Jewish identity based on ethnocentrism is not just undesirable to us, it’s deeply alien to us. It’s from another world, a world we can read about, but to which we can’t return. You ask an "unambiguous" Jewishness which is difficult for us even to comprehend. Can we be "unambiguously Jewish" when we have such a swirl of cultural influences, and so many loyalties outside the Jewish community?
And yes, ethnocentrism is horribly inadequate to the moral challenges of a world in which Jewish Americans are empowered and privileged, but masses elsewhere suffer unthinkable violence and deprivation. It's a world in which genocide in Darfur and mass child-death-by-malnutrition make a moral monstrosity, an inestimable averah, out of these obsessions with the bloodlines and marital practices of one of the world’s most privileged communities.
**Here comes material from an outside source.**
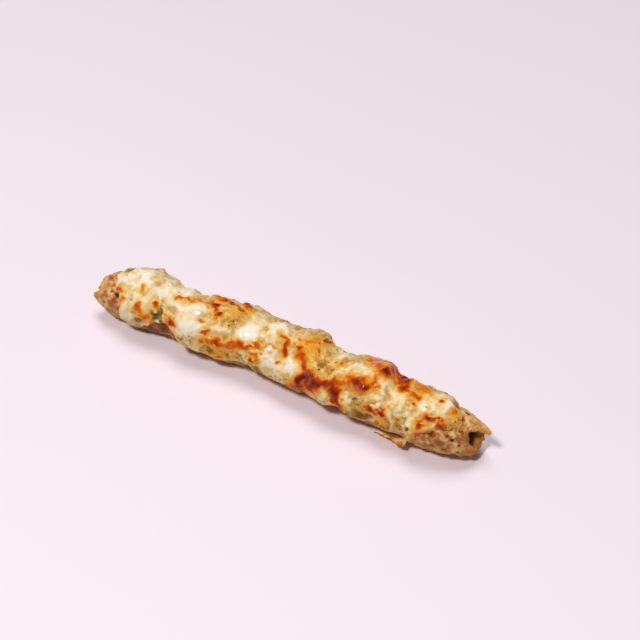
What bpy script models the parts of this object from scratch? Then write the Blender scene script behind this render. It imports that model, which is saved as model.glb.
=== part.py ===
"""A kofta kebab: minced chicken moulded by hand round a skewer and baked under melted cheese.

It has been slid off the skewer. The roll lies along X with its open end at +X, resting on Z = 0. The near
side is at -Y. An angle round the roll is measured from the top, and grows towards the near side.
"""

import math

import bmesh
import bpy
from mathutils import Vector, noise

MM = 0.001

# The roll of meat
LEFT_MOUTH, RIGHT_MOUTH = -99 * MM, 101 * MM  # without the torn points of the lips
AXIS_HEIGHT = 11.5 * MM  # the skewer's line above the plate
MEAN_RADIUS = 13 * MM
SKEWER_RADIUS = 3.3 * MM
LEFT_MOUTH_RADIUS = 4.6 * MM  # where each rounded end meets the lip of the skewer hole
RIGHT_MOUTH_RADIUS = 5.0 * MM
LEFT_ROUNDING = 18 * MM  # how far each end takes to close in
RIGHT_ROUNDING = 27 * MM
LEFT_LIP_DEPTH, RIGHT_LIP_DEPTH = 3.5 * MM, 6 * MM  # how far the hole flares behind each lip
LIP_ROUNDING = 0.4 * MM
STATION_STEP = 2.7 * MM
END_STEPS = 8
HOLE_STEPS = 12
SEGMENTS = 32

# The hand's humps and waists: place along X and radius of the meat, in mm
GIRTH = (
    (-104, 12.2), (-90, 12.4), (-73, 13.6), (-57, 12.0), (-40, 12.9), (-26, 13.3), (-11, 11.7), (2, 13.0),
    (14, 13.9), (28, 12.4), (40, 12.9), (49, 13.7), (59, 12.0), (72, 12.2), (84, 12.3), (104, 11.6),
)
# How far the meat sits to the far side of the skewer's line: place along X and distance, in mm
DRIFT = (
    (-104, -2.6), (-98, -1.4), (-90, -0.6), (-74, 1.6), (-50, -0.6), (-26, 2.6), (12, 3.0), (28, -0.6),
    (38, 0.2), (51, 0.6), (60, -2.0), (80, -1.8), (90, -1.4), (98, -1.0), (104, -0.4),
)
# Creases that the cook's fingers pressed: place along X, depth, and how far each slants round the roll
GROOVES = (
    (-60 * MM, 1.5 * MM, 5 * MM),
    (-13 * MM, 0.8 * MM, -6 * MM),
    (27 * MM, 1.0 * MM, 7 * MM),
    (62 * MM, 1.2 * MM, 5 * MM),
)
GROOVE_WIDTH = 9 * MM
COARSE_LUMP, COARSE_SIZE = 1.3 * MM, 15 * MM
FINE_LUMP, FINE_SIZE = 0.7 * MM, 6.5 * MM

# The lips, torn when the skewer came out: end, angle, how far out (in where negative), width in degrees
TEARS = (
    (-1, 105, 3.0 * MM, 22),
    (-1, -70, 1.4 * MM, 30),
    (1, -34, 3.8 * MM, 16),
    (1, -72, -0.8 * MM, 24),
    (1, 30, -5.0 * MM, 50),
    (1, 88, -3.4 * MM, 48),
)
TEAR_REACH = 14 * MM  # how far behind the lip the meat is pulled along
POINT_SHARPNESS, BITE_SHARPNESS = 4, 2  # how fast a torn point or a bite fades away behind the lip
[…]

And finally, yes, ours is a world in which it is unspeakably alien, almost laughable, to imagine that someone is a less appropriate object of our love and commitment because of the particulars of their genealogy. The fantasy is not in imagining that Jewishness can survive in this world; it’s in imagining that cries of “We are one” can ever again resonate with a significant portion of Jewish Americans. People like you, Jack, are who we hope can be our new Zakkais. You’re the ones with the knowledge and seriousness and brilliance to create a new Yavneh, to refashion Judaism for this world. But first you have to accept that the old battle is lost, the old ethnocentric cult finished.